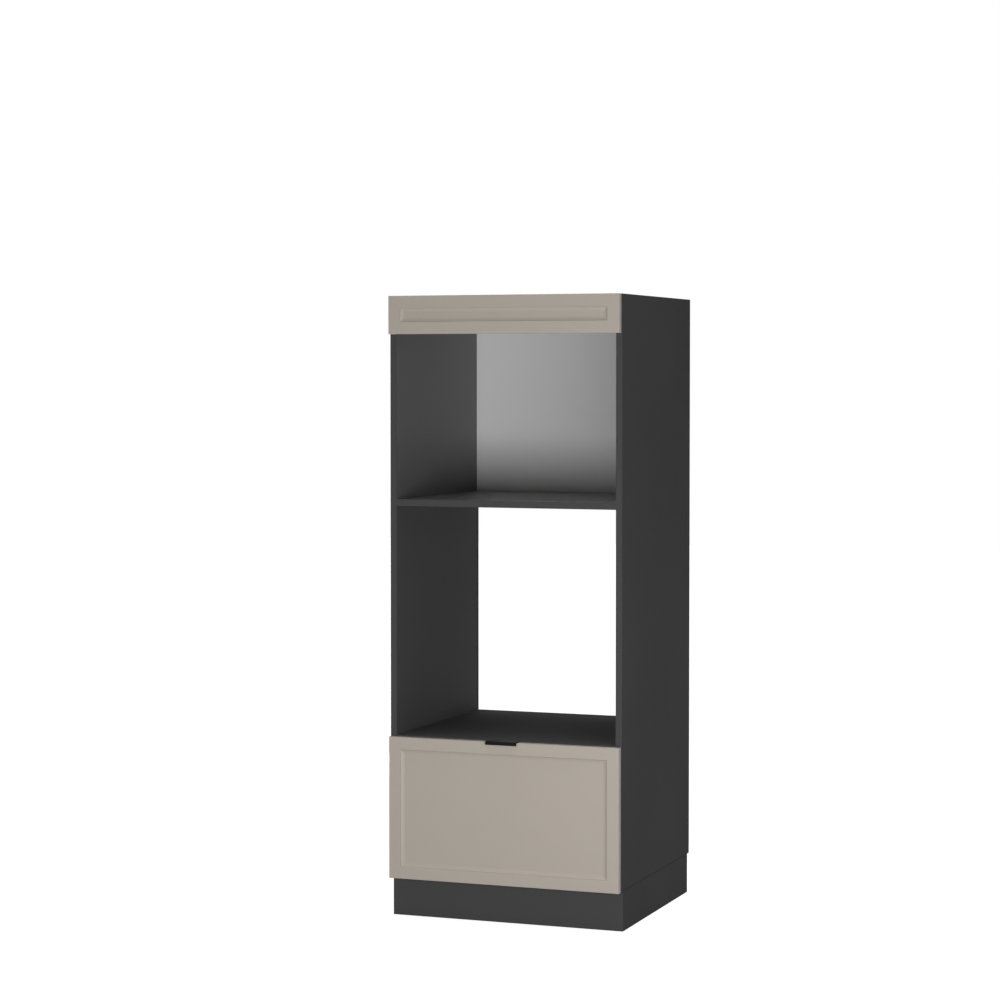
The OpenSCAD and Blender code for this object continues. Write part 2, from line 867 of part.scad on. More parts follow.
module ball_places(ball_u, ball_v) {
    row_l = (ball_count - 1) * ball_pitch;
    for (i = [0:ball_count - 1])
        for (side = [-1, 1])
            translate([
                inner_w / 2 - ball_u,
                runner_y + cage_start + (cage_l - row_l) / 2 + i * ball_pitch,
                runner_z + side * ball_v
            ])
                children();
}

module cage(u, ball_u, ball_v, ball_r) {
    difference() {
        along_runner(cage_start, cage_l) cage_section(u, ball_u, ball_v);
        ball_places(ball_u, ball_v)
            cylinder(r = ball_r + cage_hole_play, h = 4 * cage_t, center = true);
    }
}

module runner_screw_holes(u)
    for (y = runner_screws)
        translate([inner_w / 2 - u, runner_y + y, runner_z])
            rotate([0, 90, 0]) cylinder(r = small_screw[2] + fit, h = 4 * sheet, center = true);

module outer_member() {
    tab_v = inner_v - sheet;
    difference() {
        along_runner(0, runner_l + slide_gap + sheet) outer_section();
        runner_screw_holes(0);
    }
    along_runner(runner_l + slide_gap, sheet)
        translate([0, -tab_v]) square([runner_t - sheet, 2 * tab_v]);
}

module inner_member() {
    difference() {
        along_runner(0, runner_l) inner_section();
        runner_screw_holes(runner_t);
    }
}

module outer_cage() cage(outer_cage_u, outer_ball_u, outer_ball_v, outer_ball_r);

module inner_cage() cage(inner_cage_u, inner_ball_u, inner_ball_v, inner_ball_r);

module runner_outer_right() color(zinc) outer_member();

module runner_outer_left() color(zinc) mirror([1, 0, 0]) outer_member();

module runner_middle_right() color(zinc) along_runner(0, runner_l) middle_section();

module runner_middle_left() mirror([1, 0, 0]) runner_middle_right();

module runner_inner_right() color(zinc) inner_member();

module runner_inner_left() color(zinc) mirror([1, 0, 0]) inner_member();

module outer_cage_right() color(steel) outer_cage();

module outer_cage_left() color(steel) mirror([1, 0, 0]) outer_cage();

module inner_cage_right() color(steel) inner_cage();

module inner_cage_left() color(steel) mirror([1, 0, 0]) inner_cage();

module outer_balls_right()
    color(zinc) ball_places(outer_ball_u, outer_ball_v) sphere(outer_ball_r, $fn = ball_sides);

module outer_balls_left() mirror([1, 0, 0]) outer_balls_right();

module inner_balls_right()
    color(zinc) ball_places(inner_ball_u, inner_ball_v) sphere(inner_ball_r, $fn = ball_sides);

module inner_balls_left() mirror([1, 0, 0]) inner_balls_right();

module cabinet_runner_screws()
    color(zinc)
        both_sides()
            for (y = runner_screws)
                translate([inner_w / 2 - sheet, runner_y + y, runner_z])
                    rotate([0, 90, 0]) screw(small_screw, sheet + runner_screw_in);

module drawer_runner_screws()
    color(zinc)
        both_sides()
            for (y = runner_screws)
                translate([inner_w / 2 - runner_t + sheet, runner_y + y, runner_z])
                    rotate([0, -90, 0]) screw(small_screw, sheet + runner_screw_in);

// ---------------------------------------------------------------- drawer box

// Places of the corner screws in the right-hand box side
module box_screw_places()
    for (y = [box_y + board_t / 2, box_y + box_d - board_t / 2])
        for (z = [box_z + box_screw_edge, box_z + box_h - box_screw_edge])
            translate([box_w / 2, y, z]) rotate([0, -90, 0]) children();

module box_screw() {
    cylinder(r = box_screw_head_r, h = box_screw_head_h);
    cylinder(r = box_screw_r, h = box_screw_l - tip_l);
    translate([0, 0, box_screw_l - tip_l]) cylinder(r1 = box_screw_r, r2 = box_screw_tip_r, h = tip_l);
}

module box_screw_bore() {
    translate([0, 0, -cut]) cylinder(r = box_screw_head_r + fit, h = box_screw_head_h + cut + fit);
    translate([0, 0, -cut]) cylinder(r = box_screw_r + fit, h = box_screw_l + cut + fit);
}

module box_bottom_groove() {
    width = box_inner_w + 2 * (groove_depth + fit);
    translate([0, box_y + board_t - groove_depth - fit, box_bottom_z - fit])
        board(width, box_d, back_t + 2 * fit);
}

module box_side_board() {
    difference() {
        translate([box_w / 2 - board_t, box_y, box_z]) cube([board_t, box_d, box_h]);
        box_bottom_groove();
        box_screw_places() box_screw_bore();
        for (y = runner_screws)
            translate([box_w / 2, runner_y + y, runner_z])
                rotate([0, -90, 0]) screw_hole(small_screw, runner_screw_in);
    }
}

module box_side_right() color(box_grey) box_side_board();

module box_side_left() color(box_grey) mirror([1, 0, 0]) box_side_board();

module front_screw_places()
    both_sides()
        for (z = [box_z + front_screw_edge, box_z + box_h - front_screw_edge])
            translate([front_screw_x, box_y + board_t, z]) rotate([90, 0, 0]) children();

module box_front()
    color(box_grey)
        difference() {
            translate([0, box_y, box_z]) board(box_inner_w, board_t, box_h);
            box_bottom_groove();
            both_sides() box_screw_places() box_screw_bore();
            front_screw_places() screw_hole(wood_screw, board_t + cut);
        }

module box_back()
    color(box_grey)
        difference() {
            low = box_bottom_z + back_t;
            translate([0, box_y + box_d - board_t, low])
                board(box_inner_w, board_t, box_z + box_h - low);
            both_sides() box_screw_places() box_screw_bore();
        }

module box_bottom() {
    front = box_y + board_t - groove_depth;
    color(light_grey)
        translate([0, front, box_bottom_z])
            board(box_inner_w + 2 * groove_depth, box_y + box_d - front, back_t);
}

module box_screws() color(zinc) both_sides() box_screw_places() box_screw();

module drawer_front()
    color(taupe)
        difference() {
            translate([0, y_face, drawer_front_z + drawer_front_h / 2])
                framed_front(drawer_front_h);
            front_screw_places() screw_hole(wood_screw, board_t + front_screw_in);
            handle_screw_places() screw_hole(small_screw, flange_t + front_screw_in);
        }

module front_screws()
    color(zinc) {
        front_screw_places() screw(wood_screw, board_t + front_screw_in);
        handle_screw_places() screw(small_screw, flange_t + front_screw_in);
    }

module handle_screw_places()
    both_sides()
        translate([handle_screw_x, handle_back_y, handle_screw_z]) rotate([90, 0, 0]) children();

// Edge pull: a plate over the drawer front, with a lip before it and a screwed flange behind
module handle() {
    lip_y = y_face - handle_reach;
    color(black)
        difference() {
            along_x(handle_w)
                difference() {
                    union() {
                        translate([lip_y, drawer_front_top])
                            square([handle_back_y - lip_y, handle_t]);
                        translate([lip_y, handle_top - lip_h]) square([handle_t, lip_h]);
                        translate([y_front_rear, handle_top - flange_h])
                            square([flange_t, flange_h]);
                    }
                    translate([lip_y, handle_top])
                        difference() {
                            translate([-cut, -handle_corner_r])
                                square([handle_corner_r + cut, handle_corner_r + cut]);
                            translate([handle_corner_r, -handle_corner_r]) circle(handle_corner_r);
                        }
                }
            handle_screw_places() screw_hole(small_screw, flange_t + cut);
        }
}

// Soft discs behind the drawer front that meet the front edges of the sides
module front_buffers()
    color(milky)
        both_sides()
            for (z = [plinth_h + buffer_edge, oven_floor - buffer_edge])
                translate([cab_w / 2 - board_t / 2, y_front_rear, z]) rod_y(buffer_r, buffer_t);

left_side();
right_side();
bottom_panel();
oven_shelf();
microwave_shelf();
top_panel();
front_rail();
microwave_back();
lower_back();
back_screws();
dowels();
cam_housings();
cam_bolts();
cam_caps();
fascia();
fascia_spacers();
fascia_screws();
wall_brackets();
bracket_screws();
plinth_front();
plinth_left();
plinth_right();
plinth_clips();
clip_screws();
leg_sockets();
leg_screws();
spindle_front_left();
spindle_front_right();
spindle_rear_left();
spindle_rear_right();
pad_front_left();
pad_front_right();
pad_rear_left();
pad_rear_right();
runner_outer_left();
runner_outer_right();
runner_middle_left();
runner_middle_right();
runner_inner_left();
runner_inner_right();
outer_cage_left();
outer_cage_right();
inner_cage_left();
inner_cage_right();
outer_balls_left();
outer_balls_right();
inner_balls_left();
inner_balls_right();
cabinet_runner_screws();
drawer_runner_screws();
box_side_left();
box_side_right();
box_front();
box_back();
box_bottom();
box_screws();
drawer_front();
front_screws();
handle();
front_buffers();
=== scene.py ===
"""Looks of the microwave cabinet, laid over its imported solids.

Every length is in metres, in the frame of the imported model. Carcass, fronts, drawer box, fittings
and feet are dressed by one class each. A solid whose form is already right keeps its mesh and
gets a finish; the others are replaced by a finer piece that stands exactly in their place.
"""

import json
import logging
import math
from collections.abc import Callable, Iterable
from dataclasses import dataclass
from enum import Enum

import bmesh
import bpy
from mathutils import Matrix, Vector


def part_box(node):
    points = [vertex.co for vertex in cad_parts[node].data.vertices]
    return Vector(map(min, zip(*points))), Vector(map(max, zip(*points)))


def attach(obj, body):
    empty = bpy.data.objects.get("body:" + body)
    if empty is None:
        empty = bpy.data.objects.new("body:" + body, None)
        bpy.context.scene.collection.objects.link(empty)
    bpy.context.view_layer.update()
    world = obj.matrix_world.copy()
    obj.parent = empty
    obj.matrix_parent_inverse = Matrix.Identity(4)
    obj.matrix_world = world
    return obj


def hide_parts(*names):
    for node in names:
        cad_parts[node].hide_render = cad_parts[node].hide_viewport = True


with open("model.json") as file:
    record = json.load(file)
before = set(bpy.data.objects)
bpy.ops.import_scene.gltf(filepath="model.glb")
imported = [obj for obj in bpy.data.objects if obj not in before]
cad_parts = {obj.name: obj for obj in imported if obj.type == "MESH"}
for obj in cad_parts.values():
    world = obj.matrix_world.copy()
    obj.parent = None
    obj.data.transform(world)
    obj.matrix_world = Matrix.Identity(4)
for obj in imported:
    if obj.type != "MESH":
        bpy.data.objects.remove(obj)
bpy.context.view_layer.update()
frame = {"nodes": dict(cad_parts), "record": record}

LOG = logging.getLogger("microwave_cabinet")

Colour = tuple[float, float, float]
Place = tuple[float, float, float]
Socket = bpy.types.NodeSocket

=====

Transcribe nothing but the lines from the line with "left_side();" through the line with "zip(*points))), Vector(map(max, zip(*points)))", reproducing each exactly.

## RESPONSE TO THE EXERCISE:
left_side();
right_side();
bottom_panel();
oven_shelf();
microwave_shelf();
top_panel();
front_rail();
microwave_back();
lower_back();
back_screws();
dowels();
cam_housings();
cam_bolts();
cam_caps();
fascia();
fascia_spacers();
fascia_screws();
wall_brackets();
bracket_screws();
plinth_front();
plinth_left();
plinth_right();
plinth_clips();
clip_screws();
leg_sockets();
leg_screws();
spindle_front_left();
spindle_front_right();
spindle_rear_left();
spindle_rear_right();
pad_front_left();
pad_front_right();
pad_rear_left();
pad_rear_right();
runner_outer_left();
runner_outer_right();
runner_middle_left();
runner_middle_right();
runner_inner_left();
runner_inner_right();
outer_cage_left();
outer_cage_right();
inner_cage_left();
inner_cage_right();
outer_balls_left();
outer_balls_right();
inner_balls_left();
inner_balls_right();
cabinet_runner_screws();
drawer_runner_screws();
box_side_left();
box_side_right();
box_front();
box_back();
box_bottom();
box_screws();
drawer_front();
front_screws();
handle();
front_buffers();
=== scene.py ===
"""Looks of the microwave cabinet, laid over its imported solids.

Every length is in metres, in the frame of the imported model. Carcass, fronts, drawer box, fittings
and feet are dressed by one class each. A solid whose form is already right keeps its mesh and
gets a finish; the others are replaced by a finer piece that stands exactly in their place.
"""

import json
import logging
import math
from collections.abc import Callable, Iterable
from dataclasses import dataclass
from enum import Enum

import bmesh
import bpy
from mathutils import Matrix, Vector


def part_box(node):
    points = [vertex.co for vertex in cad_parts[node].data.vertices]
    return Vector(map(min, zip(*points))), Vector(map(max, zip(*points)))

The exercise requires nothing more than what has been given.